Sur les stands, ces innovations intriguent le public. Mais quand ils font la queue, ces passionnés de machines rutilantes, captivés comme des enfants dans un magasin de jouets, c’est pour grimper dans la cabine des mastodontes. Quand, chez les constructeurs, la file d’attente s’allongeait devant les plus grosses machines, un modèle électrique servait, lui, de batterie… pour recharger les téléphones. Quant à l’utilisation et la production de méthane, un débat inextricable, Patrice, un lecteur de Terre-Net, pose la question : « A ce régime on roulera au gaz mais on n’aura pas grand-chose pour se nourrir ».

Le HVO partout… sauf à la pompe

Chez les motoristes, le méthane et l’électricité étaient bien sûr présents, mais c’est le HVO qui était sur toutes les lèvres.
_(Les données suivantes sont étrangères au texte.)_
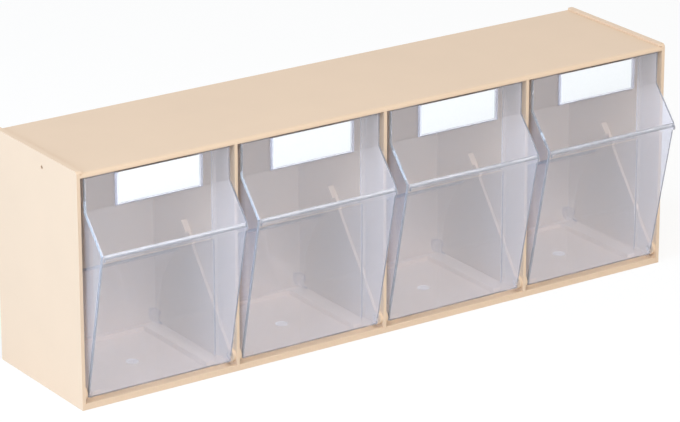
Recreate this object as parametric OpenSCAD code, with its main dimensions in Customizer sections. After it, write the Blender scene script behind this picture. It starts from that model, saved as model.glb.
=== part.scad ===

Produit à partir d’huile végétale, de graisse animale ou d’huile de cuisson usagée convertie en chaînes d’hydrocarbure à l’aide d’hydrogène, ses propriétés sont presque identiques au diesel conventionnel, qu’il peut remplacer totalement. Problème : sa disponibilité reste aujourd’hui extrêmement limitée.

Au niveau du travail du sol, les solutions pour un désherbage mécanique, avec un recours limité voire nul aux phytos, se développent massivement, à l’image de la herse étrille Thulit chez Lemken ou un projet voisin en cours chez Kverneland, l’Arcadia 20220 F. Les systèmes de cartographie se généralisent, pulvérisateurs inclus, promettant un usage des fertilisants et des phytos ajusté au strict nécessaire. Dans le même temps, des outils tractés de plus en plus volumineux, notamment des semoirs, voient le jour. Et ce n’est pas certainement avec une batterie électrique, en tout cas pas aujourd’hui, et 75 chevaux au compteur qu’ils vont avancer.